Si on devait envisager l’amour du point de vue de notre emploi du temps, qui s’y risquerait ? Qui a le temps d’être amoureux ? A-t-on jamais vu, pourtant, un amoureux ne pas prendre le temps d’aimer ?
Je n’ai jamais eu le temps de lire, mais rien, jamais, n’a pu m’empêcher de finir un roman que j’aimais.
La lecture ne relève pas de l’organisation du temps social, elle est, comme l’amour, une manière d’être.
La question n’est pas de savoir si j’ai le temps de lire ou pas (temps que personne, d’ailleurs, ne me donnera), mais si je m’offre ou non le bonheur d’être lecteur.249 ”’

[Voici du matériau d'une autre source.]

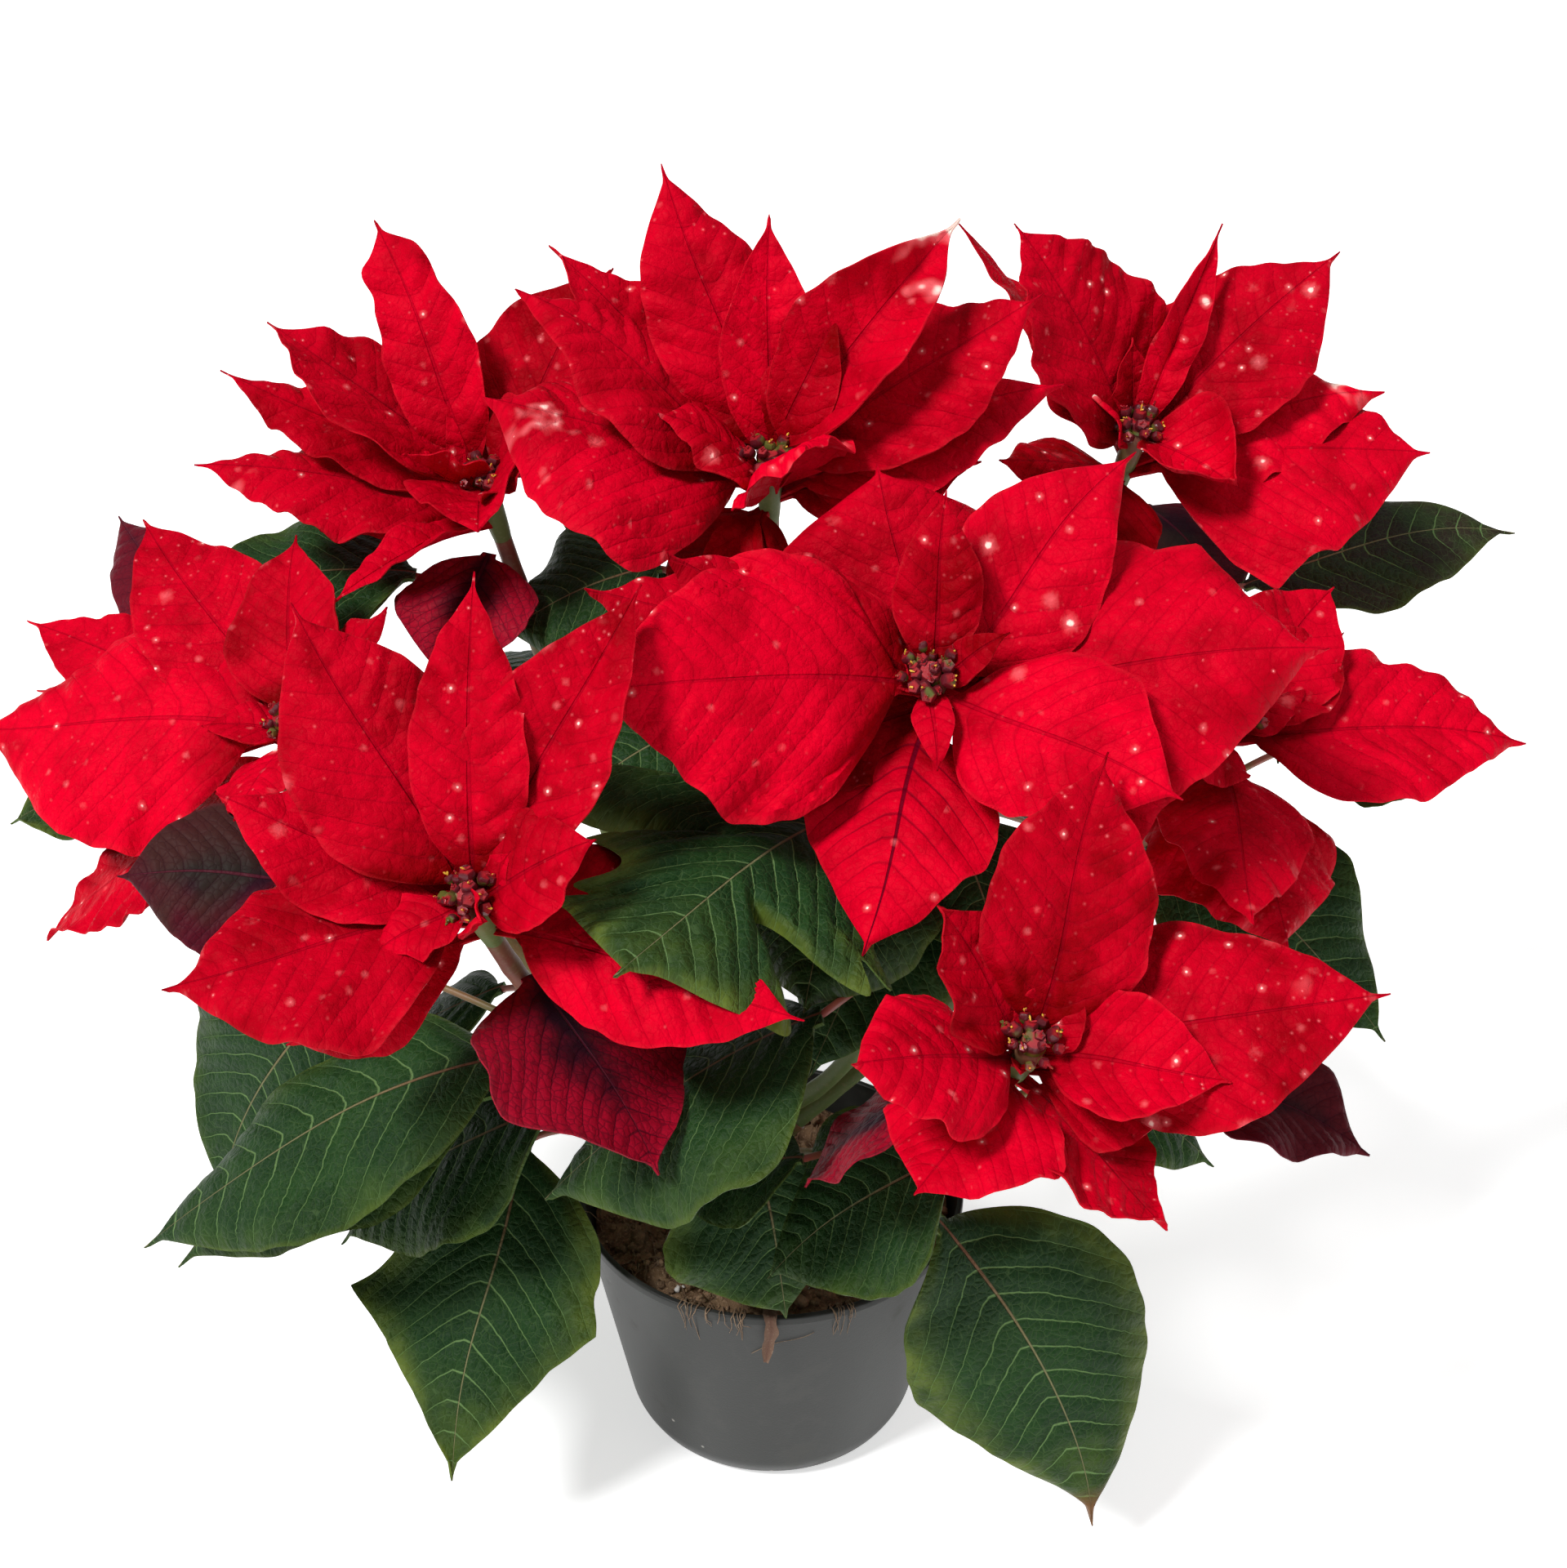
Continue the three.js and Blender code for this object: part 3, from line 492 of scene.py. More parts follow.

Il avait d’ailleurs prévenu d’emblée :

‘“ Le verbe lire ne supporte pas l’impératif. Aversion qu’il partage avec quelques autres : le verbe “ aimer ” ... le verbe “ rêver ” ...
On peut toujours essayer, bien sûr. Allez-y : “ Aime-moi ! ” “ Rêve ! ” “ Lis ! Mais lis donc, bon sang, je t’ordonne de lire ! ”
Monte dans ta chambre et lis !
Résultat ?
Néant.250 ”’

Que nous apporte le plaisir dans la lecture ? Donnons encore une fois la parole à Daniel Pennac :

‘“ La question de savoir ce que nous avons “ compris ” (question finale) ne manque pas d’intérêt. Compris le texte ? oui, oui, bien sûr ... mais compris surtout qu’une fois réconciliés avec la lecture, le texte ayant perdu son statut d’ énigme paralysante, notre effort d’en saisir le sens devient un plaisir, qu’une fois vaincue la peur de ne pas comprendre les notions d’effort et de plaisir oeuvrent puissamment l’une en faveur de l’autre, mon effort, ici, garantissant l’accroissement de mon plaisir, et le plaisir de comprendre me plongeant jusqu’à l’ivresse dans l’ardente solitude de l’effort.
Et nous avons compris autre chose, aussi. Avec un brin d’amusement, nous avons compris “ comment ça marche ”, compris l’art et la manière de “ parler autour ”, de se faire valoir sur le marché des examens et des concours. Inutile de le cacher, c’est un des buts de l’opération. En matière d’examen et d’embauche, “ comprendre ”, c’est comprendre ce qu’on attend de nous. Un texte “ bien compris ” est un texte intelligemment négocié.251 ”’

Et, bien que nous n’ayons pas à lire, tout au long de notre vie, que des textes qui nous passionnent ... la maîtrise acquise grâce à la “ lecture plaisir ” va nous permettre de négocier de la manière la plus efficace ce passage ennuyeux et avec le minimum de désagréments ... Cela est loin d’être le cas pour une personne qui a des difficultés avec cette activité, angoissée à la seule idée de lire qui envahit son psychisme et paralyse ses capacités. Evidemment, celle qui franchit ce handicap est plus riche alors de cette expérience. Mais combien y parviennent ?

Notes
248.

PENNAC (D.) : Comme un roman, Paris Gallimard, 1992, Folio, 1995, 199 pages.

249.

PENNAC (D.) : Comme un roman, Paris Gallimard, 1992, Folio, 1995, 199 pages, p. 137.

250.

PENNAC (D.) : Comme un roman, Paris Gallimard, 1992, Folio, 1995, 199 pages, p. 13.

251.

PENNAC (D.) : Comme un roman, Paris Gallimard, 1992, Folio, 1995, 199 pages, pp. 150-151.